BERETTA U.S.A. RELIABILITY AND DURABILITY STATISTICS FOR THE BERETTA 9mm PISTOL.
• The average reliability of all M9 pistols tested at Beretta U.S.A. is 17,500 rounds without a stoppage. 
• During one test of twelve pistols fired at Beretta U.S.A. before Army supervision, Beretta-made M9 pistols shot 168,000 rounds without a single malfunction. 
• The Beretta 9mm pistol was the most reliable of all pistols tested in the 1984 competition which resulted in the award of the M9 contract to Beretta. 
• Two-thirds of all M9 pistols endurance tested at Beretta U.S.A. fired 5,000 rounds without a single mal function or, at most, with only one malfunction. 
• The average durability of Beretta M9 slides is over 35,000 rounds, the point at which U.S. Army testing ceases. 
• The average durability of M9 frames is over 30,000 rounds.

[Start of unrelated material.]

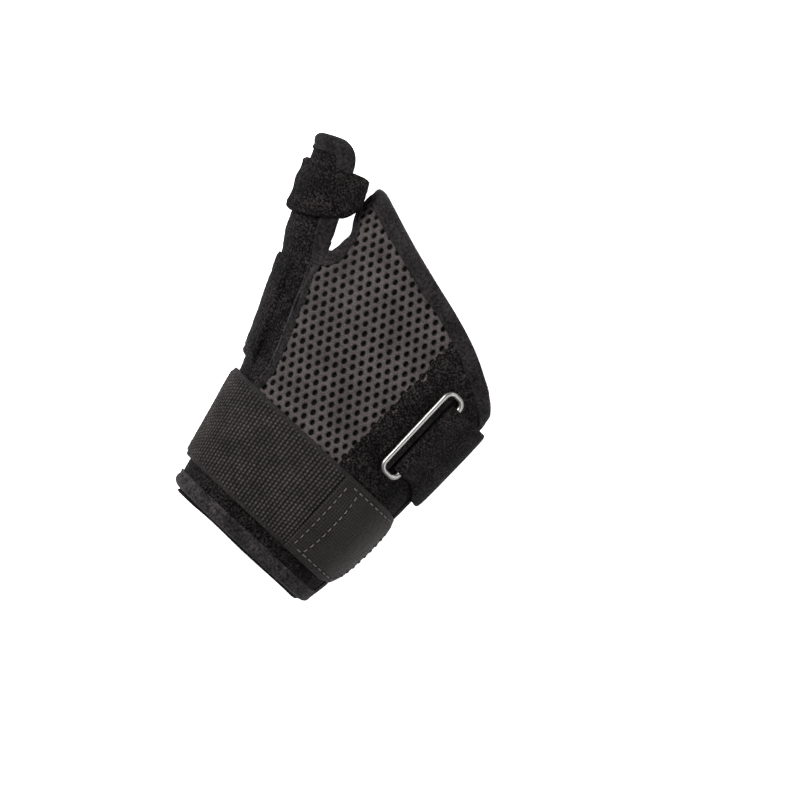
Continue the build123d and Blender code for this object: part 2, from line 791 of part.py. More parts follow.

The average durability of M9 locking blocks is 22,000 rounds.


----------



## berettabone (Jan 23, 2012)

If you Wikepedia these firearms, you will get a lot of info.......when younger, I shot just revolvers off and on...the first semi auto I ever fired was a 92fs..........along time ago....since then, I have owned 4 of them, 2 inox, 2 Brunion.......I have moved up to the 96...I like .40 cal....after firing many firearms, I always go back to Beretta's....I like the way the grip angle, and feel, is....I like the ease of maintenance, I like the balance, I like the trigger...the sights could use some improvement, the recoil feel is smooth. For the money, IMHO, still the best firearm(handgun) being made today. So far.....


TheLAGuy said:


> i'm going to buy a hand gun within the next week or so and I've gone from wanting a glock (g17 or g19, 9mm) to a Beretta. My friend has one that he's only put a few hundred rounds through it. It's a Beretta 92fs (9mm) for $500 cash.
> 
> I've been looking in the local shop we have in California and you can get a Beretta m9 for $580 after rebate, or the 92fs for $550 after rebate.
> 
> What's the difference in the m9 and 92fs? Any guidance and recommendations would be greatly appreciated!


----------



## VAMarine (Dec 25, 2008)

See this thread:

*http://www.handgunforum.net/beretta/29498-difference-between-m9-92fs.html*


----------